STATED EXERCISE> Count lines with "object" in them. Report only the total.

PROVIDED RECORDS>

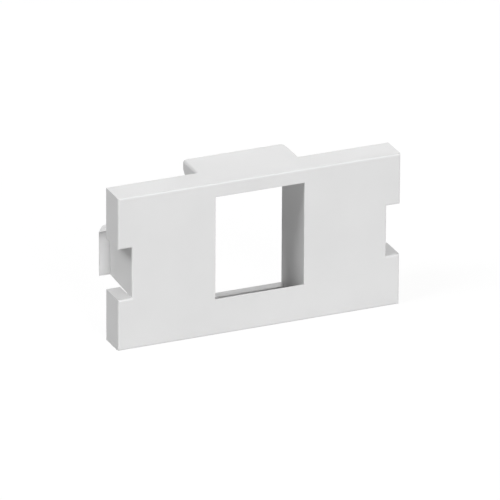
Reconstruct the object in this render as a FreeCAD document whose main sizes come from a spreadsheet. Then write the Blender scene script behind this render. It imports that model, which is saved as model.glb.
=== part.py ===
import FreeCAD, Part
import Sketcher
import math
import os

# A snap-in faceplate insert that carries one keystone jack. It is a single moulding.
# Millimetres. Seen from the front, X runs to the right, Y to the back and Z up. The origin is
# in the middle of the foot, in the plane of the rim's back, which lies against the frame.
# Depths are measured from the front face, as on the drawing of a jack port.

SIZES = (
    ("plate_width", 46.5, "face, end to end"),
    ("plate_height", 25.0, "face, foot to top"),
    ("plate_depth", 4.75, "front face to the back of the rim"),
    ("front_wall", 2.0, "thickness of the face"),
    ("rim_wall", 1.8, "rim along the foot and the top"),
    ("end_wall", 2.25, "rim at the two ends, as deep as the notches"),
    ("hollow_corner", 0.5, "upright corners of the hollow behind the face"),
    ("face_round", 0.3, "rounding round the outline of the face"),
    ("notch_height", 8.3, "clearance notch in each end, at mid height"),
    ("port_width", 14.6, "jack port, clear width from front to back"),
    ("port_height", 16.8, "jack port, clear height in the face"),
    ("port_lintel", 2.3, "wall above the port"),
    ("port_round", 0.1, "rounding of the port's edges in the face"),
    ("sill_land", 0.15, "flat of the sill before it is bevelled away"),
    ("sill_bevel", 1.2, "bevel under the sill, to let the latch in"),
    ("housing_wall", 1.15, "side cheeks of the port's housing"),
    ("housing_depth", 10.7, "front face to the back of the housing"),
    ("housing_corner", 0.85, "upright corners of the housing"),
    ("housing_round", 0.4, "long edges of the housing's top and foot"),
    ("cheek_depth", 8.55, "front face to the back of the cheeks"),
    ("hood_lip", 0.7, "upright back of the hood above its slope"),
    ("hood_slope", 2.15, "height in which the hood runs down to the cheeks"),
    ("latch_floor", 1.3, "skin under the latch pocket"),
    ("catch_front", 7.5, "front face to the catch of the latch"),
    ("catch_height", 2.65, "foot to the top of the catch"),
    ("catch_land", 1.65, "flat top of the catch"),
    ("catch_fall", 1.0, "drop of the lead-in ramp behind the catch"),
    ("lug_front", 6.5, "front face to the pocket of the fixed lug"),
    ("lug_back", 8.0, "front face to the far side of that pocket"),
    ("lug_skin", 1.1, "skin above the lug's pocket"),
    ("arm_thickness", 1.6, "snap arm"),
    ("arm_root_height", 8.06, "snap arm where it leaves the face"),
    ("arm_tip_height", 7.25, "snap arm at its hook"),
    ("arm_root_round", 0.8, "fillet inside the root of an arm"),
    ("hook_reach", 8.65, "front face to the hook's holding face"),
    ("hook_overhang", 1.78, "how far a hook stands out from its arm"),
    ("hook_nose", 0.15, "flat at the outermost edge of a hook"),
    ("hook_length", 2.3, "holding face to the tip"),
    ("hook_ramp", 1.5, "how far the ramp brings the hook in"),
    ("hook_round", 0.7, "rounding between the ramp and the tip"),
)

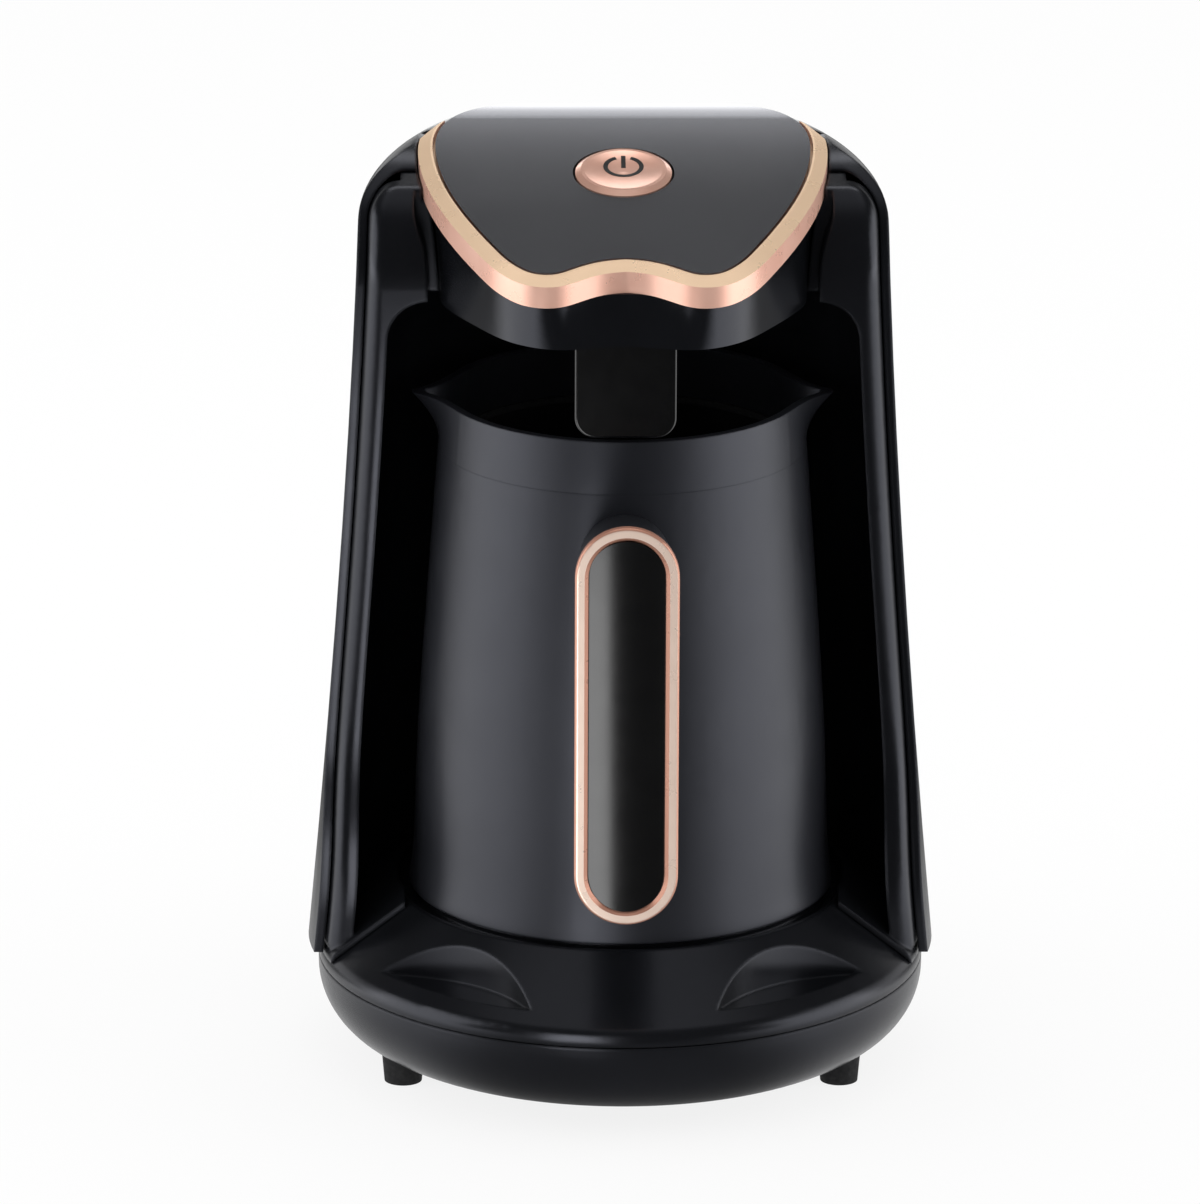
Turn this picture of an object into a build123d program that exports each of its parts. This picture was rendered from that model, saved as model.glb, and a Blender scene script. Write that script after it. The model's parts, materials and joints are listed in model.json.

RESPONSE> 2